### STATED GOAL
Quote every line as given.
* start DATA IN THIS EXERCISE *
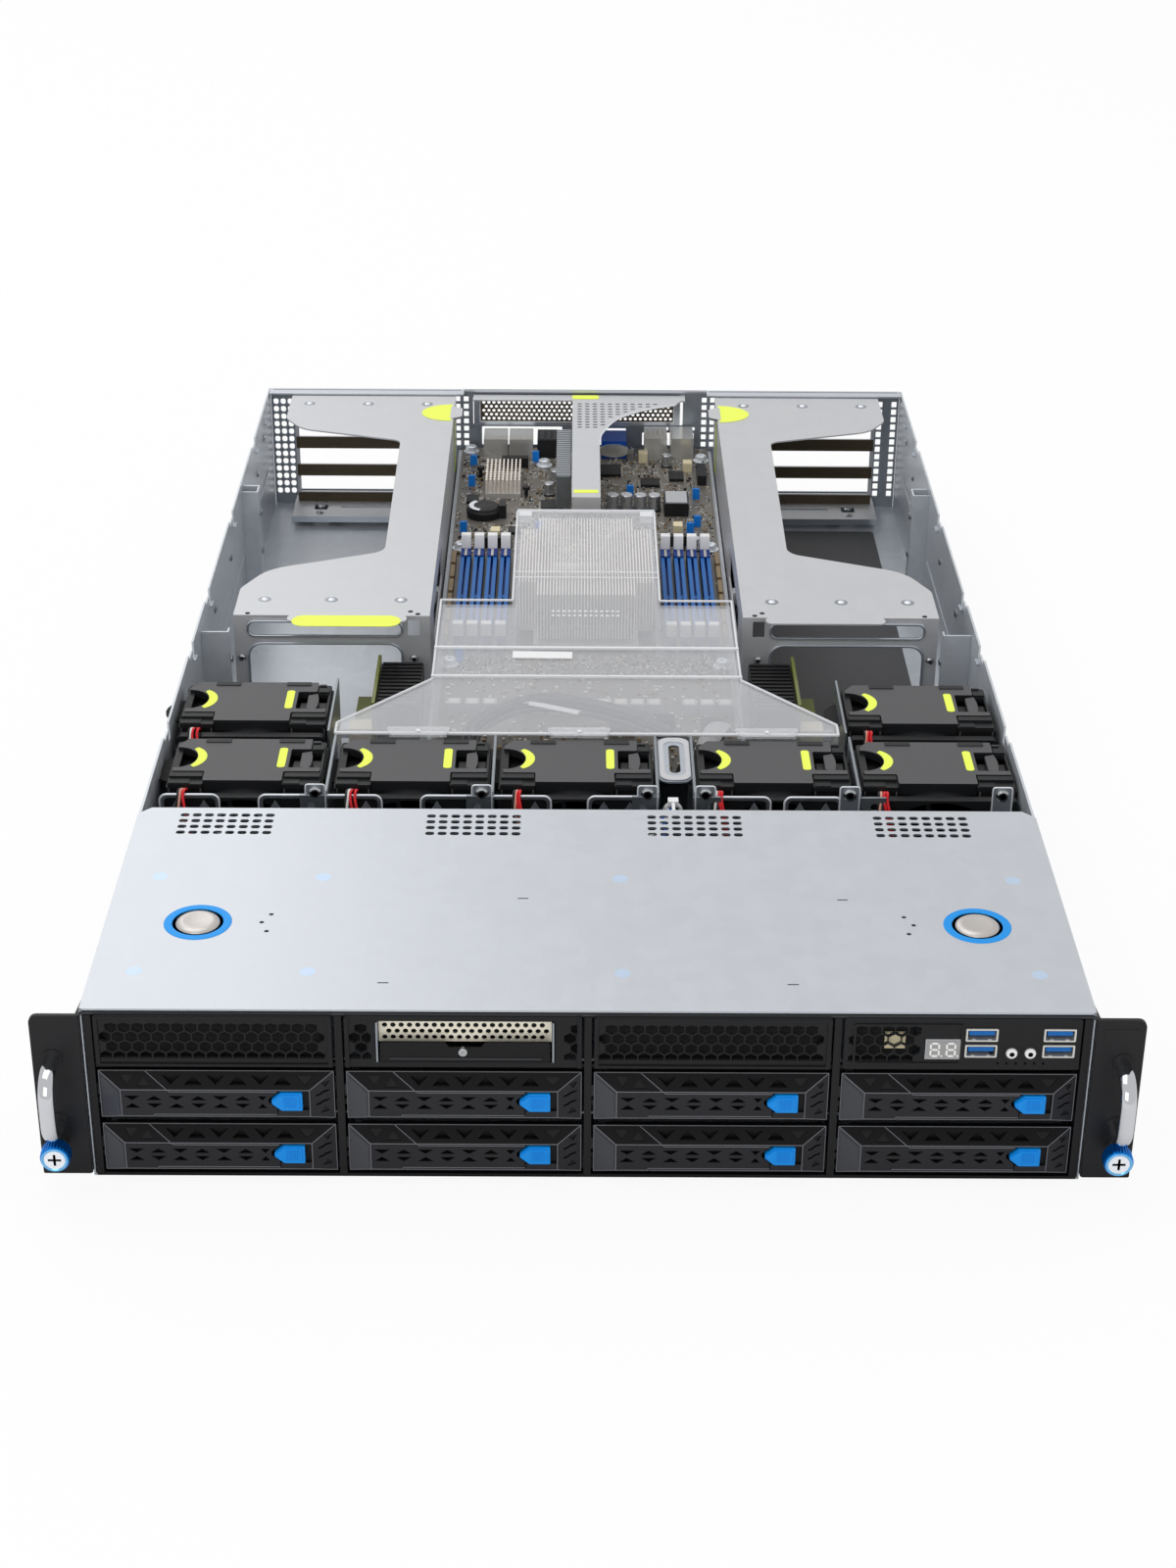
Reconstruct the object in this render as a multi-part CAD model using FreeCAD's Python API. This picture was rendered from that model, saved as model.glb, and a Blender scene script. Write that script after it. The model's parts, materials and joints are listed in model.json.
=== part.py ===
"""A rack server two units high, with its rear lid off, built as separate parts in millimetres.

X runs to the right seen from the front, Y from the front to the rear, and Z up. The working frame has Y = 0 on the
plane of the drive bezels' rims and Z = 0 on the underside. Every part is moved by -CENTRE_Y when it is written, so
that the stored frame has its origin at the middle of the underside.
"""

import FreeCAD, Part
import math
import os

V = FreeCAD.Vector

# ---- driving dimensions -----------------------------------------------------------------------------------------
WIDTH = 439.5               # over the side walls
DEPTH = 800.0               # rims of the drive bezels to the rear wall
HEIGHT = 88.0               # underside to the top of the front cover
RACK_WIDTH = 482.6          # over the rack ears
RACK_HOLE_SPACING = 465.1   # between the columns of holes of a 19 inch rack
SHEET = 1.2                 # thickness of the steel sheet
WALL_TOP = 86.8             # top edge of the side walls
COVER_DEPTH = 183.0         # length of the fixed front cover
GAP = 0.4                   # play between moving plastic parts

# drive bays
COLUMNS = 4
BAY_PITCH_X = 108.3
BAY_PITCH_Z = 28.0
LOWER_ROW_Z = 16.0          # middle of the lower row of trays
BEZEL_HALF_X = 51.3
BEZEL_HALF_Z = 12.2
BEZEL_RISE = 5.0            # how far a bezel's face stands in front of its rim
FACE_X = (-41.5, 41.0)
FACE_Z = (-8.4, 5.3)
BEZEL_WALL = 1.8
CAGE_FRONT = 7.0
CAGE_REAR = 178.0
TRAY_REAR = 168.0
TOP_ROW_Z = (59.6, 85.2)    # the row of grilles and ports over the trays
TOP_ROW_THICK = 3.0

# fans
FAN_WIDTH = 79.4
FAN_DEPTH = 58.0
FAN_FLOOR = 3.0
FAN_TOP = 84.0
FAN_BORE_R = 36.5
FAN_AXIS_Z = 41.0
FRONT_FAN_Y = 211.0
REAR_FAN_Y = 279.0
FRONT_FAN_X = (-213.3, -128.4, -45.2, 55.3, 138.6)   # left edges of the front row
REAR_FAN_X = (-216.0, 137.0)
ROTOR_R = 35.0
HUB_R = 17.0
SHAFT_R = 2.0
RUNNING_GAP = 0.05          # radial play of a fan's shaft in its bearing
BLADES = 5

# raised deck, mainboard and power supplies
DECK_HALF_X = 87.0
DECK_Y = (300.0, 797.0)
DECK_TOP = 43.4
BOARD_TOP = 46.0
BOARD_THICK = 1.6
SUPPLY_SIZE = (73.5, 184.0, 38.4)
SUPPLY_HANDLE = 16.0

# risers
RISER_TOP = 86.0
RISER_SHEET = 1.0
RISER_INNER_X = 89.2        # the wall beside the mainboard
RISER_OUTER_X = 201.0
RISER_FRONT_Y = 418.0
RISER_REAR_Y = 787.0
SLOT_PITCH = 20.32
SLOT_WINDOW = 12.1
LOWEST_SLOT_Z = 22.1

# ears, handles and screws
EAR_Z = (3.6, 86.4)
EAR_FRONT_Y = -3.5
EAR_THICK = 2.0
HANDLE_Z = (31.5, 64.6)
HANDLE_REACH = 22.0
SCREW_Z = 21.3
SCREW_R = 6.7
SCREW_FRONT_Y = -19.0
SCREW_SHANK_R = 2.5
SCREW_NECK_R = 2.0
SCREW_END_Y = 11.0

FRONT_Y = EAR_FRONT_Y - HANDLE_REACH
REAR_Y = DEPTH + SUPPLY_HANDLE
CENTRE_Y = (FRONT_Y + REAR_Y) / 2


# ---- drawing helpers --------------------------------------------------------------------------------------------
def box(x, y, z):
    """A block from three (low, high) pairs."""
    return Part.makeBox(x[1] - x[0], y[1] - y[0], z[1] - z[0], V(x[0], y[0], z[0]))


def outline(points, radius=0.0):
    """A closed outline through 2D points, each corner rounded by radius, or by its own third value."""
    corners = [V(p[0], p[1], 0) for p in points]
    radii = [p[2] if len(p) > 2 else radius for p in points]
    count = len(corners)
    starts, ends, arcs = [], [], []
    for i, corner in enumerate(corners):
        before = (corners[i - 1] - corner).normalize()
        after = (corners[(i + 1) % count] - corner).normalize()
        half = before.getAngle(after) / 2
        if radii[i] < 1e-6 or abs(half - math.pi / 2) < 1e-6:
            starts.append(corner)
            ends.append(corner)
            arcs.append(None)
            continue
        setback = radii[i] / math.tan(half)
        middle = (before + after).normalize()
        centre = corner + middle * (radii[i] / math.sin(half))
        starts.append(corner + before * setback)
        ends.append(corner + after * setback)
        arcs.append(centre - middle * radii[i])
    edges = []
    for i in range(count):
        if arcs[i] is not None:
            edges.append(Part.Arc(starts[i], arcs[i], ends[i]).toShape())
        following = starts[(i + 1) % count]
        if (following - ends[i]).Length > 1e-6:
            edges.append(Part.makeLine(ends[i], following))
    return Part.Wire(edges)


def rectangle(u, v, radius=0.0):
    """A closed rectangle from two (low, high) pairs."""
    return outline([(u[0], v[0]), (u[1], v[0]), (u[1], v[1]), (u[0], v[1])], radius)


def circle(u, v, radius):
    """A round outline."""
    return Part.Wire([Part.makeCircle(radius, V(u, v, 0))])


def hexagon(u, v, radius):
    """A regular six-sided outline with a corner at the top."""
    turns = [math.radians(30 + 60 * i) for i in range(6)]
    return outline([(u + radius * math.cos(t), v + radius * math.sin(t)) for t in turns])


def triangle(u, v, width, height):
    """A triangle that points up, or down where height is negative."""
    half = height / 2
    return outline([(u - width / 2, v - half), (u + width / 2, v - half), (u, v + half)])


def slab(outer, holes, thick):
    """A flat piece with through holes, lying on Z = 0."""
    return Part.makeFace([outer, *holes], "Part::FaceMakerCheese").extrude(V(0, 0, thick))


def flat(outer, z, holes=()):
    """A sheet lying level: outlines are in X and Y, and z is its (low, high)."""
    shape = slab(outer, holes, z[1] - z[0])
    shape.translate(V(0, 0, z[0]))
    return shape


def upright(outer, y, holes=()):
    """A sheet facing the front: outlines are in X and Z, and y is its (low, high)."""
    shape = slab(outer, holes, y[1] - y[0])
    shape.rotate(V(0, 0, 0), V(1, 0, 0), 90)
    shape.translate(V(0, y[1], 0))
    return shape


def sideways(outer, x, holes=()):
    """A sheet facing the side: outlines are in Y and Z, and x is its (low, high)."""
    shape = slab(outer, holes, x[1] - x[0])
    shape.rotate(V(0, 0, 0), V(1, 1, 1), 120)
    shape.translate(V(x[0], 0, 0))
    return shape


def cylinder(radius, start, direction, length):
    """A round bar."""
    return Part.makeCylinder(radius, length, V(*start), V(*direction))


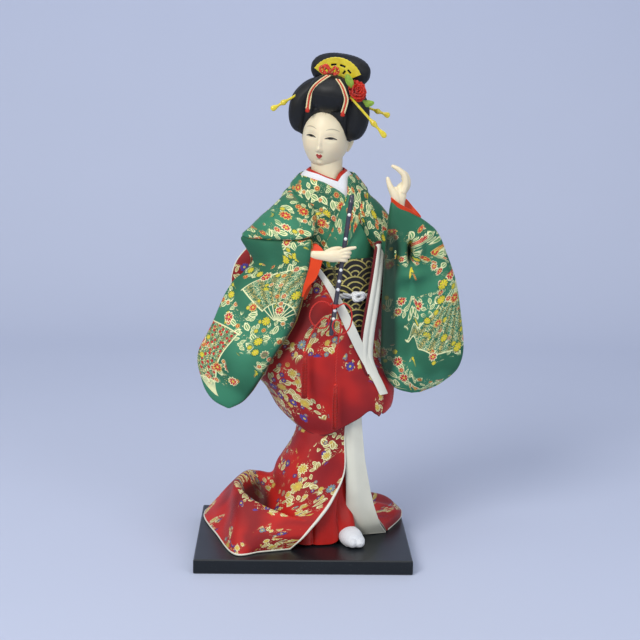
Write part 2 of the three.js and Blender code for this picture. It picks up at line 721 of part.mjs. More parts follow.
* end DATA IN THIS EXERCISE *
### ANSWER FOR THIS EXERCISE
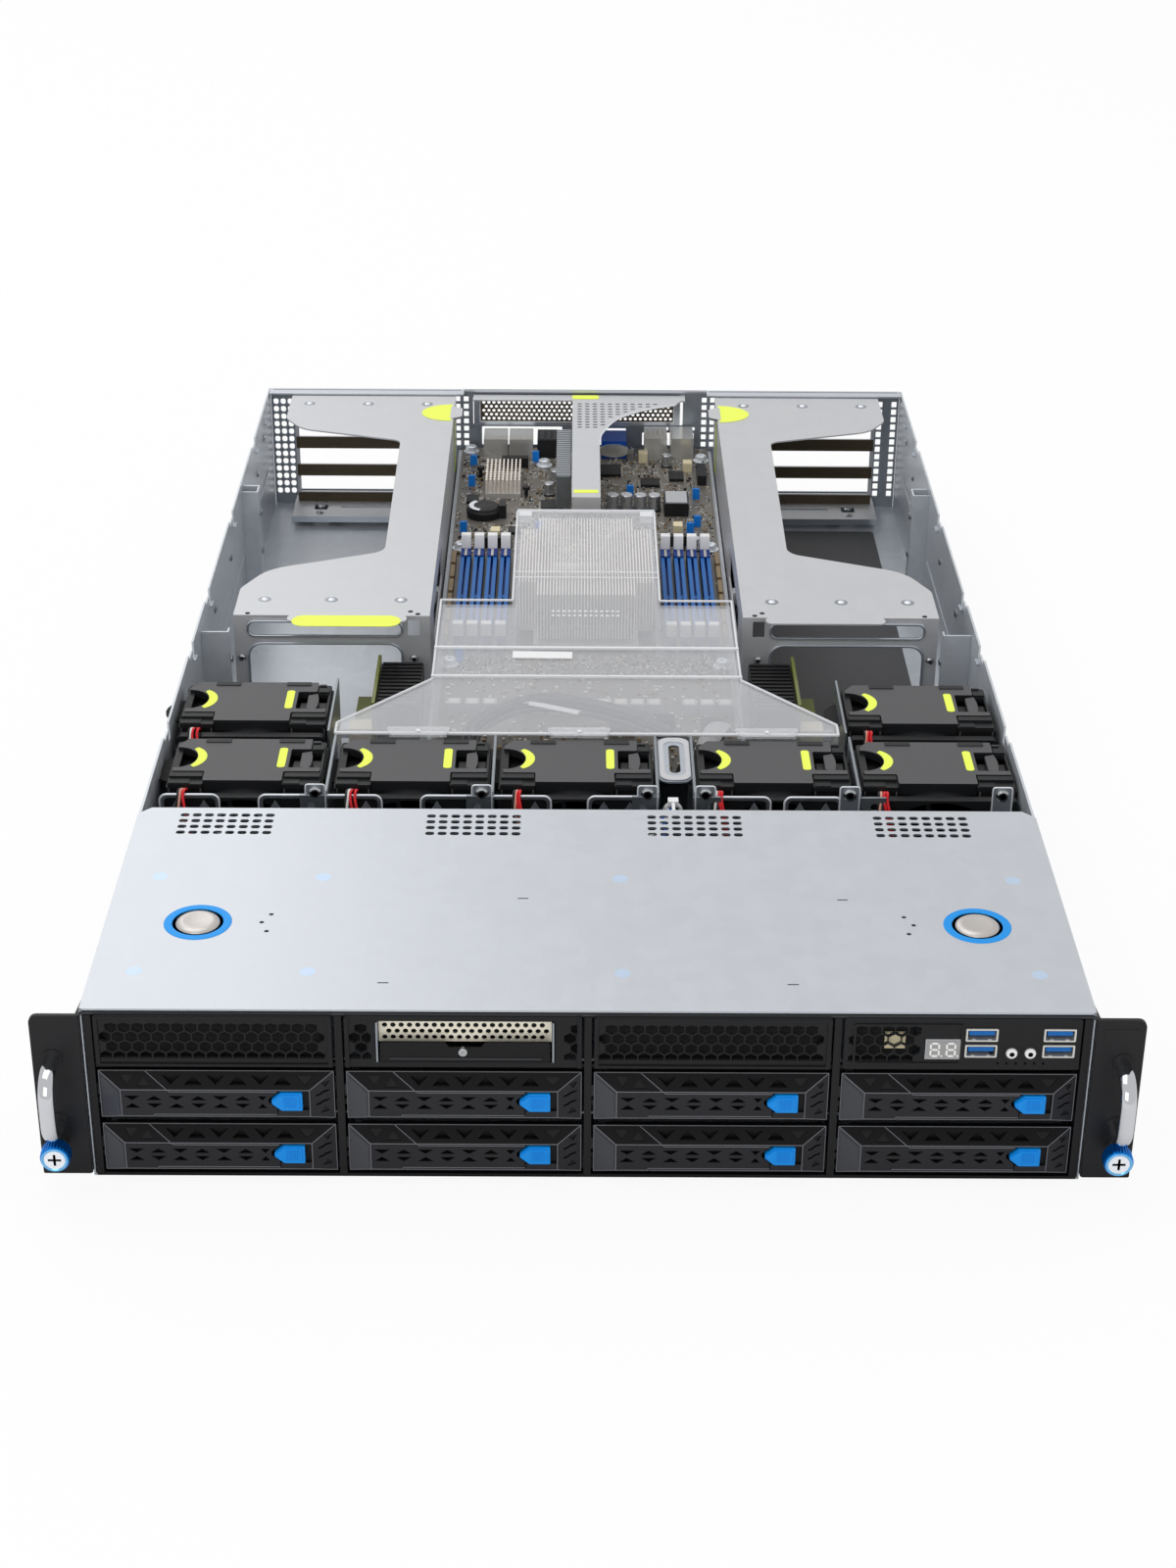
Reconstruct the object in this render as a multi-part CAD model using FreeCAD's Python API. This picture was rendered from that model, saved as model.glb, and a Blender scene script. Write that script after it. The model's parts, materials and joints are listed in model.json.
=== part.py ===
"""A rack server two units high, with its rear lid off, built as separate parts in millimetres.

X runs to the right seen from the front, Y from the front to the rear, and Z up. The working frame has Y = 0 on the
plane of the drive bezels' rims and Z = 0 on the underside. Every part is moved by -CENTRE_Y when it is written, so
that the stored frame has its origin at the middle of the underside.
"""

import FreeCAD, Part
import math
import os

V = FreeCAD.Vector

# ---- driving dimensions -----------------------------------------------------------------------------------------
WIDTH = 439.5               # over the side walls
DEPTH = 800.0               # rims of the drive bezels to the rear wall
HEIGHT = 88.0               # underside to the top of the front cover
RACK_WIDTH = 482.6          # over the rack ears
RACK_HOLE_SPACING = 465.1   # between the columns of holes of a 19 inch rack
SHEET = 1.2                 # thickness of the steel sheet
WALL_TOP = 86.8             # top edge of the side walls
COVER_DEPTH = 183.0         # length of the fixed front cover
GAP = 0.4                   # play between moving plastic parts

# drive bays
COLUMNS = 4
BAY_PITCH_X = 108.3
BAY_PITCH_Z = 28.0
LOWER_ROW_Z = 16.0          # middle of the lower row of trays
BEZEL_HALF_X = 51.3
BEZEL_HALF_Z = 12.2
BEZEL_RISE = 5.0            # how far a bezel's face stands in front of its rim
FACE_X = (-41.5, 41.0)
FACE_Z = (-8.4, 5.3)
BEZEL_WALL = 1.8
CAGE_FRONT = 7.0
CAGE_REAR = 178.0
TRAY_REAR = 168.0
TOP_ROW_Z = (59.6, 85.2)    # the row of grilles and ports over the trays
TOP_ROW_THICK = 3.0

# fans
FAN_WIDTH = 79.4
FAN_DEPTH = 58.0
FAN_FLOOR = 3.0
FAN_TOP = 84.0
FAN_BORE_R = 36.5
FAN_AXIS_Z = 41.0
FRONT_FAN_Y = 211.0
REAR_FAN_Y = 279.0
FRONT_FAN_X = (-213.3, -128.4, -45.2, 55.3, 138.6)   # left edges of the front row
REAR_FAN_X = (-216.0, 137.0)
ROTOR_R = 35.0
HUB_R = 17.0
SHAFT_R = 2.0
RUNNING_GAP = 0.05          # radial play of a fan's shaft in its bearing
BLADES = 5

# raised deck, mainboard and power supplies
DECK_HALF_X = 87.0
DECK_Y = (300.0, 797.0)
DECK_TOP = 43.4
BOARD_TOP = 46.0
BOARD_THICK = 1.6
SUPPLY_SIZE = (73.5, 184.0, 38.4)
SUPPLY_HANDLE = 16.0

# risers
RISER_TOP = 86.0
RISER_SHEET = 1.0
RISER_INNER_X = 89.2        # the wall beside the mainboard
RISER_OUTER_X = 201.0
RISER_FRONT_Y = 418.0
RISER_REAR_Y = 787.0
SLOT_PITCH = 20.32
SLOT_WINDOW = 12.1
LOWEST_SLOT_Z = 22.1

# ears, handles and screws
EAR_Z = (3.6, 86.4)
EAR_FRONT_Y = -3.5
EAR_THICK = 2.0
HANDLE_Z = (31.5, 64.6)
HANDLE_REACH = 22.0
SCREW_Z = 21.3
SCREW_R = 6.7
SCREW_FRONT_Y = -19.0
SCREW_SHANK_R = 2.5
SCREW_NECK_R = 2.0
SCREW_END_Y = 11.0

FRONT_Y = EAR_FRONT_Y - HANDLE_REACH
REAR_Y = DEPTH + SUPPLY_HANDLE
CENTRE_Y = (FRONT_Y + REAR_Y) / 2


# ---- drawing helpers --------------------------------------------------------------------------------------------
def box(x, y, z):
    """A block from three (low, high) pairs."""
    return Part.makeBox(x[1] - x[0], y[1] - y[0], z[1] - z[0], V(x[0], y[0], z[0]))


def outline(points, radius=0.0):
    """A closed outline through 2D points, each corner rounded by radius, or by its own third value."""
    corners = [V(p[0], p[1], 0) for p in points]
    radii = [p[2] if len(p) > 2 else radius for p in points]
    count = len(corners)
    starts, ends, arcs = [], [], []
    for i, corner in enumerate(corners):
        before = (corners[i - 1] - corner).normalize()
        after = (corners[(i + 1) % count] - corner).normalize()
        half = before.getAngle(after) / 2
        if radii[i] < 1e-6 or abs(half - math.pi / 2) < 1e-6:
            starts.append(corner)
            ends.append(corner)
            arcs.append(None)
            continue
        setback = radii[i] / math.tan(half)
        middle = (before + after).normalize()
        centre = corner + middle * (radii[i] / math.sin(half))
        starts.append(corner + before * setback)
        ends.append(corner + after * setback)
        arcs.append(centre - middle * radii[i])
    edges = []
    for i in range(count):
        if arcs[i] is not None:
            edges.append(Part.Arc(starts[i], arcs[i], ends[i]).toShape())
        following = starts[(i + 1) % count]
        if (following - ends[i]).Length > 1e-6:
            edges.append(Part.makeLine(ends[i], following))
    return Part.Wire(edges)


def rectangle(u, v, radius=0.0):
    """A closed rectangle from two (low, high) pairs."""
    return outline([(u[0], v[0]), (u[1], v[0]), (u[1], v[1]), (u[0], v[1])], radius)


def circle(u, v, radius):
    """A round outline."""
    return Part.Wire([Part.makeCircle(radius, V(u, v, 0))])


def hexagon(u, v, radius):
    """A regular six-sided outline with a corner at the top."""
    turns = [math.radians(30 + 60 * i) for i in range(6)]
    return outline([(u + radius * math.cos(t), v + radius * math.sin(t)) for t in turns])


def triangle(u, v, width, height):
    """A triangle that points up, or down where height is negative."""
    half = height / 2
    return outline([(u - width / 2, v - half), (u + width / 2, v - half), (u, v + half)])


def slab(outer, holes, thick):
    """A flat piece with through holes, lying on Z = 0."""
    return Part.makeFace([outer, *holes], "Part::FaceMakerCheese").extrude(V(0, 0, thick))


def flat(outer, z, holes=()):
    """A sheet lying level: outlines are in X and Y, and z is its (low, high)."""
    shape = slab(outer, holes, z[1] - z[0])
    shape.translate(V(0, 0, z[0]))
    return shape


def upright(outer, y, holes=()):
    """A sheet facing the front: outlines are in X and Z, and y is its (low, high)."""
    shape = slab(outer, holes, y[1] - y[0])
    shape.rotate(V(0, 0, 0), V(1, 0, 0), 90)
    shape.translate(V(0, y[1], 0))
    return shape


def sideways(outer, x, holes=()):
    """A sheet facing the side: outlines are in Y and Z, and x is its (low, high)."""
    shape = slab(outer, holes, x[1] - x[0])
    shape.rotate(V(0, 0, 0), V(1, 1, 1), 120)
    shape.translate(V(x[0], 0, 0))
    return shape


def cylinder(radius, start, direction, length):
    """A round bar."""
    return Part.makeCylinder(radius, length, V(*start), V(*direction))


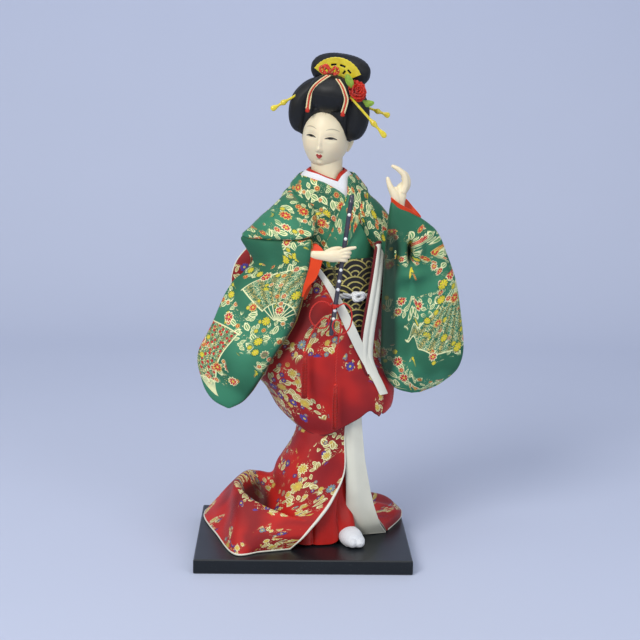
Write part 2 of the three.js and Blender code for this picture. It picks up at line 721 of part.mjs. More parts follow.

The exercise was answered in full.